#### WRITTEN REQUEST:
Exactly and only the lines from the one containing "for (const [name, shapes]" through the one containing "obj.matrix_world = world" are to be repeated, both ends included.

═════ INFORMATION SHOWN ═════

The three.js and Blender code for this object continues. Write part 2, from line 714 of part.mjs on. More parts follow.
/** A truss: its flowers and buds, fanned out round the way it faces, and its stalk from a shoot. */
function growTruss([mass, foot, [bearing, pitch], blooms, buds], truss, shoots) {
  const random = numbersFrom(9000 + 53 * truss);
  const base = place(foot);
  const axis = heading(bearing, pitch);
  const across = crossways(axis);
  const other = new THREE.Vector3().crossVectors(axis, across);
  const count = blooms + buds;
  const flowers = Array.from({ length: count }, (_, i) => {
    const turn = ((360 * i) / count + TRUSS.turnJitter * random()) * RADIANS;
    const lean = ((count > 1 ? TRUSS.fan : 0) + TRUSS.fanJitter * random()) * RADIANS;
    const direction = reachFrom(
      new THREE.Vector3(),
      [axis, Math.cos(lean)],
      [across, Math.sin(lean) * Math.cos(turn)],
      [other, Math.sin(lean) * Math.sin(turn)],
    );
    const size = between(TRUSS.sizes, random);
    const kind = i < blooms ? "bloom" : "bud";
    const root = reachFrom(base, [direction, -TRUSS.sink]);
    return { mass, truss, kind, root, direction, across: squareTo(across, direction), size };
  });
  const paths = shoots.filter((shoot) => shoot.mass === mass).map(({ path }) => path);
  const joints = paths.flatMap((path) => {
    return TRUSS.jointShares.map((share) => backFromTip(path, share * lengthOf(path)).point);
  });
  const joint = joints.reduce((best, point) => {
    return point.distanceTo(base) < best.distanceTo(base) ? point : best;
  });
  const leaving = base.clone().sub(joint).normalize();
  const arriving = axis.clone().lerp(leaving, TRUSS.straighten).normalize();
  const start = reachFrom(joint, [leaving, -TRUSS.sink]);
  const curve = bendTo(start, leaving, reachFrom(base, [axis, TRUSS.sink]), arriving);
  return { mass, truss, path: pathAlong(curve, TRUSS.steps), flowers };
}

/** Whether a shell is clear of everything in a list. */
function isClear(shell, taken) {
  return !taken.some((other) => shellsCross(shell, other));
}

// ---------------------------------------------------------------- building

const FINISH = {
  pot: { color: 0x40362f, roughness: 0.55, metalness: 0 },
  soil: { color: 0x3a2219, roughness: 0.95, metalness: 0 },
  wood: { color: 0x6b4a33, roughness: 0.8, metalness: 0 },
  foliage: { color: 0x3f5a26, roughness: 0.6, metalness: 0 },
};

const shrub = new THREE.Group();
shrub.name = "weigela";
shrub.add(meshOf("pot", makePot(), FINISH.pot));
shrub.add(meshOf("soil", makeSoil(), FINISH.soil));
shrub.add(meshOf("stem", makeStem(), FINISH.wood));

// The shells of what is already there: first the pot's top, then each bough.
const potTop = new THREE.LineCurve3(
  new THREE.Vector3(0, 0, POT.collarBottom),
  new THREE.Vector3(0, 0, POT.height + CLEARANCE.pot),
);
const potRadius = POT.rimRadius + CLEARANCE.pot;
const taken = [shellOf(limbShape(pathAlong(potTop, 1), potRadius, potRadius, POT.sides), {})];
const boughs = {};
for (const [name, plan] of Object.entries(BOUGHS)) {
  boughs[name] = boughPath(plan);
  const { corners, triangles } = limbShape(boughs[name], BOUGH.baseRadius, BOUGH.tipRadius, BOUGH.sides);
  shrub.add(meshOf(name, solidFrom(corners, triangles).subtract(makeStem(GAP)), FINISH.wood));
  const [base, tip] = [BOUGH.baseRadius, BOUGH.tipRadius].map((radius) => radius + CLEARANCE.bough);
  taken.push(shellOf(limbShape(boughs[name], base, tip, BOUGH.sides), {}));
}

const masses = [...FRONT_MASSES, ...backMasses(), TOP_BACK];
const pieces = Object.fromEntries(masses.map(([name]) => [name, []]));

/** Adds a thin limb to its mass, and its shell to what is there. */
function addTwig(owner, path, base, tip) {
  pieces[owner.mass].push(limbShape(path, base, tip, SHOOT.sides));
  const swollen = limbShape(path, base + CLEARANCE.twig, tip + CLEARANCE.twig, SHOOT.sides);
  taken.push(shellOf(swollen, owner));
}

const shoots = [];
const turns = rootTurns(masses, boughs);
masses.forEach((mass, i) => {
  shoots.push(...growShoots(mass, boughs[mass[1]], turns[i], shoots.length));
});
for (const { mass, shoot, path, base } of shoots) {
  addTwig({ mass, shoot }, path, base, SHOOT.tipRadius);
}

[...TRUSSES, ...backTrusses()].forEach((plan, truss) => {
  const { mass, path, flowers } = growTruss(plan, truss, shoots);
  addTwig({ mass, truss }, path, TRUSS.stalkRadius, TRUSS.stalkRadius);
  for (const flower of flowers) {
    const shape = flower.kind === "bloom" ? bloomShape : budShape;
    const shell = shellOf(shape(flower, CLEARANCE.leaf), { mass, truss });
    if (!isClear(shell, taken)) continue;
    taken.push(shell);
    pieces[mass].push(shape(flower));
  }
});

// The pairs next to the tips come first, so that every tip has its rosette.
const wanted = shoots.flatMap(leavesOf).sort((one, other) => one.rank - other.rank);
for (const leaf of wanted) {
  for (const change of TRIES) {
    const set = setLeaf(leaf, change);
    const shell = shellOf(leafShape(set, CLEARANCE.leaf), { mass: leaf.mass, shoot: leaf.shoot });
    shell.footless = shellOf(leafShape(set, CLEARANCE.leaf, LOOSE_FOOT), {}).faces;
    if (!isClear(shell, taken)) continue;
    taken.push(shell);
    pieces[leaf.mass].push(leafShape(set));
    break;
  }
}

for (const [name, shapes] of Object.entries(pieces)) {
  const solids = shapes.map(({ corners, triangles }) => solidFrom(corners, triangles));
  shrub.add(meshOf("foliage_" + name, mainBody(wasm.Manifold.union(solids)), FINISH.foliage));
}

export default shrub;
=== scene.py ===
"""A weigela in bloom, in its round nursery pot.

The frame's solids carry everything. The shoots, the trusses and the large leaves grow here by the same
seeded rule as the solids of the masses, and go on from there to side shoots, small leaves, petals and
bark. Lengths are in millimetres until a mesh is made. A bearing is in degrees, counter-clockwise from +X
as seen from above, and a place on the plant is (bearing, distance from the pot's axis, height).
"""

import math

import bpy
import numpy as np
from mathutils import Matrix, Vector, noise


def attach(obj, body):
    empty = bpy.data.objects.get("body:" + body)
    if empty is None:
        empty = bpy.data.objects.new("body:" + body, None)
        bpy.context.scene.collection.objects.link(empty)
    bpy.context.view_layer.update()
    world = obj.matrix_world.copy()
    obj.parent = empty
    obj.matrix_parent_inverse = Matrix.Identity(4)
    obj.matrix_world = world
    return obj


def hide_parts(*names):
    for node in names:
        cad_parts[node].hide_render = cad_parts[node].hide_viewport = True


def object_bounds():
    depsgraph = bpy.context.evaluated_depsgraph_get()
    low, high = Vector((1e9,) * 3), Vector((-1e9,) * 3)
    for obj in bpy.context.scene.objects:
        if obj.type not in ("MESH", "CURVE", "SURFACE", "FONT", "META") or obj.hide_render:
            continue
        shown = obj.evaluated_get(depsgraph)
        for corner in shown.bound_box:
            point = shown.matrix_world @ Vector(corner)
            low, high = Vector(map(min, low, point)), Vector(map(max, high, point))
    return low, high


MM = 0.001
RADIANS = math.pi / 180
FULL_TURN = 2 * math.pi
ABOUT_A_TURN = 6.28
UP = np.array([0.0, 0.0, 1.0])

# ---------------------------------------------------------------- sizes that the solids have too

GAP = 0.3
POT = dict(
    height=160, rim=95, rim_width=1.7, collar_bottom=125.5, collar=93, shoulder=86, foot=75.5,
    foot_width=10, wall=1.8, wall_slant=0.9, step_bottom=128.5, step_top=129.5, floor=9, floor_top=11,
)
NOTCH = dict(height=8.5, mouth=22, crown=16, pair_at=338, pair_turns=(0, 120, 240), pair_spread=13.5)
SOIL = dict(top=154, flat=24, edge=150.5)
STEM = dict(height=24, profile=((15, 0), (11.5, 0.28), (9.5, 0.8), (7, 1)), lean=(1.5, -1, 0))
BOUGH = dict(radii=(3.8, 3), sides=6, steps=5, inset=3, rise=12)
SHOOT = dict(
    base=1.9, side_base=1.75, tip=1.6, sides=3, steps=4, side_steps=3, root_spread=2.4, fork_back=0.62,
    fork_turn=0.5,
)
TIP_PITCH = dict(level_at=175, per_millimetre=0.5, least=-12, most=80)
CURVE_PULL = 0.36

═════

#### FINAL RESULT:
for (const [name, shapes] of Object.entries(pieces)) {
  const solids = shapes.map(({ corners, triangles }) => solidFrom(corners, triangles));
  shrub.add(meshOf("foliage_" + name, mainBody(wasm.Manifold.union(solids)), FINISH.foliage));
}

export default shrub;
=== scene.py ===
"""A weigela in bloom, in its round nursery pot.

The frame's solids carry everything. The shoots, the trusses and the large leaves grow here by the same
seeded rule as the solids of the masses, and go on from there to side shoots, small leaves, petals and
bark. Lengths are in millimetres until a mesh is made. A bearing is in degrees, counter-clockwise from +X
as seen from above, and a place on the plant is (bearing, distance from the pot's axis, height).
"""

import math

import bpy
import numpy as np
from mathutils import Matrix, Vector, noise


def attach(obj, body):
    empty = bpy.data.objects.get("body:" + body)
    if empty is None:
        empty = bpy.data.objects.new("body:" + body, None)
        bpy.context.scene.collection.objects.link(empty)
    bpy.context.view_layer.update()
    world = obj.matrix_world.copy()
    obj.parent = empty
    obj.matrix_parent_inverse = Matrix.Identity(4)
    obj.matrix_world = world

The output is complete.